Around 70 soldiers from Libyan military strongman Khalifa Haftar’s forces have been flown to Russia for medical treatment in what is believed to be the first signs of public co-operation between Moscow and Haftar’s Libyan National Army (LNA).
Opponents of Haftar and the LNA based in the east of the country are concerned with the close relationship developing between Moscow and Haftar, leading to Haftar potentially challenging the UN-backed government in Tripoli which refuses to cooperate with the Field Marshal.
An official from Haftar’s forces confirmed that the soldiers travelled to Russia from Egypt after they were collected from Benina Airport in Libya’s Benghazi, but did not reveal any further details, according to Reuters.

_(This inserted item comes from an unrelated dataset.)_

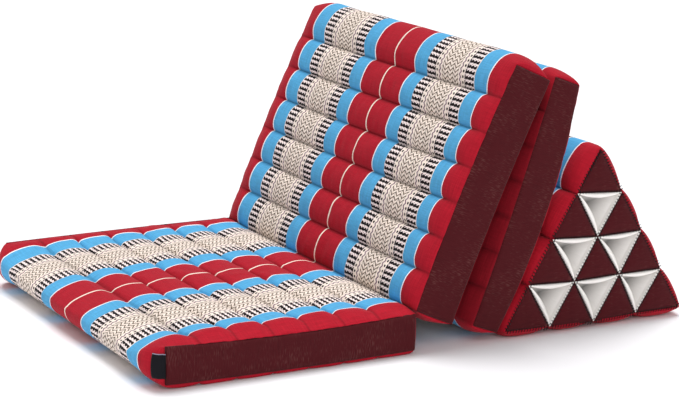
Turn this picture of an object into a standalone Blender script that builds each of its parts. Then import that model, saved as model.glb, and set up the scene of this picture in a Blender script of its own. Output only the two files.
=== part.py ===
"""Fold-out floor cushion with a triangle bolster.

Three quilted mats are hinged edge to edge: the seat mat lies flat, the two back mats stand behind it and
lean on a triangle bolster. Each mat is one filled solid of seven sewn channels with a flat gusset on both
long sides. The bolster has four filled channels on each of its three faces, and its ends are patchworks of
ten upright panels and six sunk pockets. X runs from the seat's front to the back, Y across the width and Z
up, in metres, with the origin under the middle of the whole cushion.
"""

import math
from dataclasses import dataclass

import bmesh
import bpy
from mathutils import Matrix, Vector

# The whole cushion. A gusset is a sheet on each long side, a seam's gap off the filling.
WIDTH = 0.800
CLOTH = 0.002
SEAM_GAP = 0.0003
HINGE_GAP = 0.00036
SIDE_Y = WIDTH / 2 - CLOTH - SEAM_GAP

# Steps of the outlines
DOME_STEPS = 6
NOSE_STEPS = 4
CAP_STEPS = 6
GUSSET_STEPS = 8

# How far in from a gusset the channels reach their full height, and a mat's end its full reach. Beside the
# gusset a share of both is left, so that no two points of an outline meet.
FACE_FADE = 0.035
END_FADE = 0.055
LEAST_FADE = 0.03
STATION_DEPTHS = (0.0, 0.004, 0.015, FACE_FADE, END_FADE)

# The triangle bolster: its end is a lattice of equal cells, four rows high
ROWS = 4
CELL = 0.1021
ROW_HEIGHT = 0.0843
LATTICE_Z = 0.0174
BOLSTER_CROWN = 0.018
LEANED_ON_CROWN = 0.012
FLOOR_CROWN = 0.024
CORNER_TURN = 0.85
POCKET_DEPTH = 0.045
POCKET_INSET = 0.0010
PANEL_INSET = 0.0004
LINER_CLOTH = 0.0015
LINER_LIFT = 0.0007
LINER_RISE = 0.0008
CUTTER_OVERRUN = 0.005

# The bare cloth tab in the seat's front corner seam
TAB_WIDTH = 0.025
TAB_HEIGHT = 0.045
TAB_CLOTH = 0.0015

# Name: sRGB red, green, blue, then roughness
COLOURS = {
    "striped_red_cotton": (0.72, 0.13, 0.18, 0.85),
    "maroon_cotton": (0.33, 0.11, 0.14, 0.85),
    "cream_cotton": (0.93, 0.91, 0.87, 0.85),
    "black_woven_tape": (0.06, 0.06, 0.07, 0.70),
}


@dataclass(frozen=True)
class Mat:
    """One quilted mat: q runs from the sewn end to the wrapped end, and t out of its front face."""

    name: str
    along: tuple  # unit direction of q, as (x, z)
    out: tuple  # unit direction of t, as (x, z)
    length: float  # of the gusset
    first: float  # length of the channel at the sewn end
    pitch: float  # length of the other channels, but for what is left at the wrapped end
    front: tuple  # t of the front seam at the sewn end, the middle and the wrapped end
    rear: tuple  # t of the rear seam at the same places
    front_crowns: tuple  # height of each channel over the front seam, from the sewn end
    rear_crowns: tuple
    rear_fill: float  # share of its height that a rear channel keeps at its grooves
    wrap_bulge: float  # reach of the wrapped end past the gusset
    sewn_bulge: float  # reach of the sewn end past the gusset
    squareness: float  # exponent of the wrapped end's curve, 2 for an ellipse
    lowest: float  # least t, where the mat lies flat on the floor


def leaning(degrees):
    """Directions along and out of a mat that leans back from upright by this angle."""
    angle = math.radians(degrees)
    return (math.sin(angle), math.cos(angle)), (-math.cos(angle), math.sin(angle))


SEAT_BACK_X = 0.438
SEAT_SEAM_Z = 0.083
FRONT_ALONG, FRONT_OUT = leaning(24.4)
REAR_ALONG, REAR_OUT = leaning(20.9)
REAR_MAT_Z = 0.044
FAR_OFF_X = 1.0

SEAT = Mat(
    name="seat_mat",
    along=(-1.0, 0.0),
    out=(0.0, 1.0),
    length=0.505,
    first=0.0763,
    pitch=0.0723,
    front=(0.0, 0.0, 0.0),
    rear=(-0.073, -0.073, -0.073),
    front_crowns=(0.011,) * 7,
    rear_crowns=(0.014,) * 7,
    rear_fill=0.5,
    wrap_bulge=0.038,
    sewn_bulge=0.006,
    squareness=2.8,
    lowest=-SEAT_SEAM_Z,
)
FRONT_BACK = Mat(
    name="front_back_mat",
    along=FRONT_ALONG,
    out=FRONT_OUT,
    length=0.490,
    first=0.073,
    pitch=0.070,
    front=(0.0, 0.006, 0.0),
    rear=(-0.086, -0.080, -0.080),
    front_crowns=(0.013,) * 7,
    rear_crowns=(0.011, 0.011, 0.011, 0.011, 0.010, 0.0085, 0.007),
    rear_fill=0.0,
    wrap_bulge=0.026,
    sewn_bulge=0.014,
    squareness=2.8,
    lowest=-1.0,
)
REAR_BACK = Mat(
    name="rear_back_mat",
    along=REAR_ALONG,
    out=REAR_OUT,
    length=0.490,
    first=0.073,
    pitch=0.070,
    front=(0.0, 0.0, 0.0),
    rear=(-0.070, -0.087, -0.060),
    front_crowns=(0.011, 0.011, 0.011, 0.011, 0.010, 0.0085, 0.007),
    rear_crowns=(0.006, 0.010, 0.011, 0.011, 0.011, 0.011, 0.011),
    rear_fill=0.0,
    wrap_bulge=0.018,
    sewn_bulge=0.016,
    squareness=3.2,
    lowest=-1.0,
)


def edge(three, fraction):
    """Height of a bowed seam: the parabola through its values at the two ends and the middle."""
    low, middle, high = three
    u = min(max(fraction, 0.0), 1.0)
    return low * (1 - u) * (1 - 2 * u) + middle * 4 * u * (1 - u) + high * u * (2 * u - 1)


def seams(mat, q):
    """The front and rear seams of a mat at q."""
    return edge(mat.front, q / mat.length), edge(mat.rear, q / mat.length)


def grooves(mat):
    """The places along a mat where a channel begins, from the sewn end to the last groove."""
    return [0.0] + [mat.first + mat.pitch * i for i in range(len(mat.front_crowns) - 1)]


def swell(mat, face, crown, share):
    """Height of a channel over its seam where this share of its dome is reached."""
    fill = mat.rear_fill if face else 0.0
    return crown * (fill + (1 - fill) * share)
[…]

Another military source close to Haftar further added that this will not be the only operation of its kind for the LNA’s wounded, hinting at Haftar’s good relations with Egypt.
Haftar’s forces gained credibility after fronting the fight against Daesh and former rebels in Benghazi and Sirte over the last two years, but has refused to recognise the UN-backed Government of National Accord in Tripoli.
Haftar has been travelling between Egypt and Russia in a bid to strengthen trilateral ties. Haftar travelled twice to Moscow last year to attend meetings with the Russian foreign and defence ministers, as well as the national security chief to ask for military aid in fighting “extremists” in the country.
The military man also sparked controversy last month when he was invited on board a Russian aircraft carrier that had anchored near the Libyan coast after its mission in Syria and was given a tour of the premises.
Russia in turn has printed nearly $2.8 billion on contract for the Libyan central bank and transferred it to an eastern city that is loyal to the military chief.
Haftar was described by Russia’s Deputy Foreign Minister Gennady Gatilov as “a leading political and military figure” in an interview last month.